Maza Zavala is saying that Venezuela exports 1.9m bbl/d, and so at $90/bbl we have U$62.415Bn in gross revenues according to the table. But if we use the true export number of 2.2mbbl/d, $90 brings in U$72.27Bn and Venezuela is easily covered. Even if we take our export number at 2.1mbbl/d of payable exports (taking into account the amount of oil that goes to pre-paid customers and Venezuelan oil donation programs) we still end up with $68.985Bn in gross revenues. Hey, we're covered!

However, that's not the whole story. Maza Zavala conveniently forgets that oil is not 100% of Venezuelan exports, but around 90%. So add 10% to all those table figures up there to get the real amount of revenues that Venezuela enjoys from exports. This means that $64Bn from oil is in fact $70Bn in total exports for the nation.. This means that even 2.2m bbl/d at $80 is enough to cover the bills.

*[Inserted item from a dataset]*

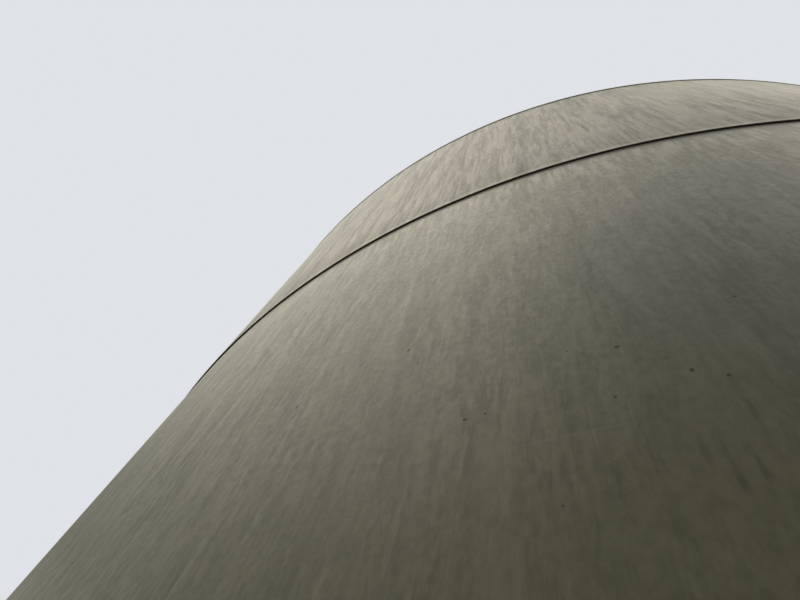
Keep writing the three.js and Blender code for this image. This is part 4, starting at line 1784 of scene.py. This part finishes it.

BUT WAIT, THERE'S MORE! Oil production is about to go up by 200,000bbl/d thanks to new fields coming on line (because all that recent investment from Norway, Brazil, Iran, Portugal, Russia, China etc isn't just lip-service; they are actually truly ramping production and it starts to come on line very soon). This means that exports are likely to be in the 2.3 to 2.4mbbl/d ballpark in 2009. And by checking that chart again, even U$75 oil covers all obligations once other exports are factored in.

AND THEN FINALLY, there's the one thing Maza Zavala definitely didn't want to mention. In the course of the recent oil boom, Venezuela has squirreled away international currency reserves to the tune of U$38Bn. So if there is any shortfall in the balance of payments, Venezuela does not have to go to the world market and float very expensive new debt paper (that would start a rather nasty vicious circle). It can easily cover obligations by tapping reserves or even buying back its own debt instead of rolling it over. After all, the "safety net" of international reserves is designed to help out at exactly that kind of moment. So if necessary, Venezuela can use up to $10Bn of reserves in 2009, taking the pressure off oil revenues and allowing a $70/bbl average to be enough to pay its way.

Of course, Venezuela can't rely on its currency reserves forever, but one year will not hurt its cause. As a sidebar there's also the austerity plan that Chávez announced on September 19th, and we can expect certain non-Venezuelan expenses to be cut down. For example the ALBA foreign aid costs around U$7Bn a year...that one is likely to be trimmed substantially by popular appeal. Arms purchases can wait a year. Import bills can be cut, of course. Hey, that's what the word 'austerity' means. Etc etc.

So there you have it; a very ballpark lesson in why $70/bbl might not make for a boom year in Chávezlandia version 2009, but it will be enough and the squirm can be delayed indefinitely. Any questions?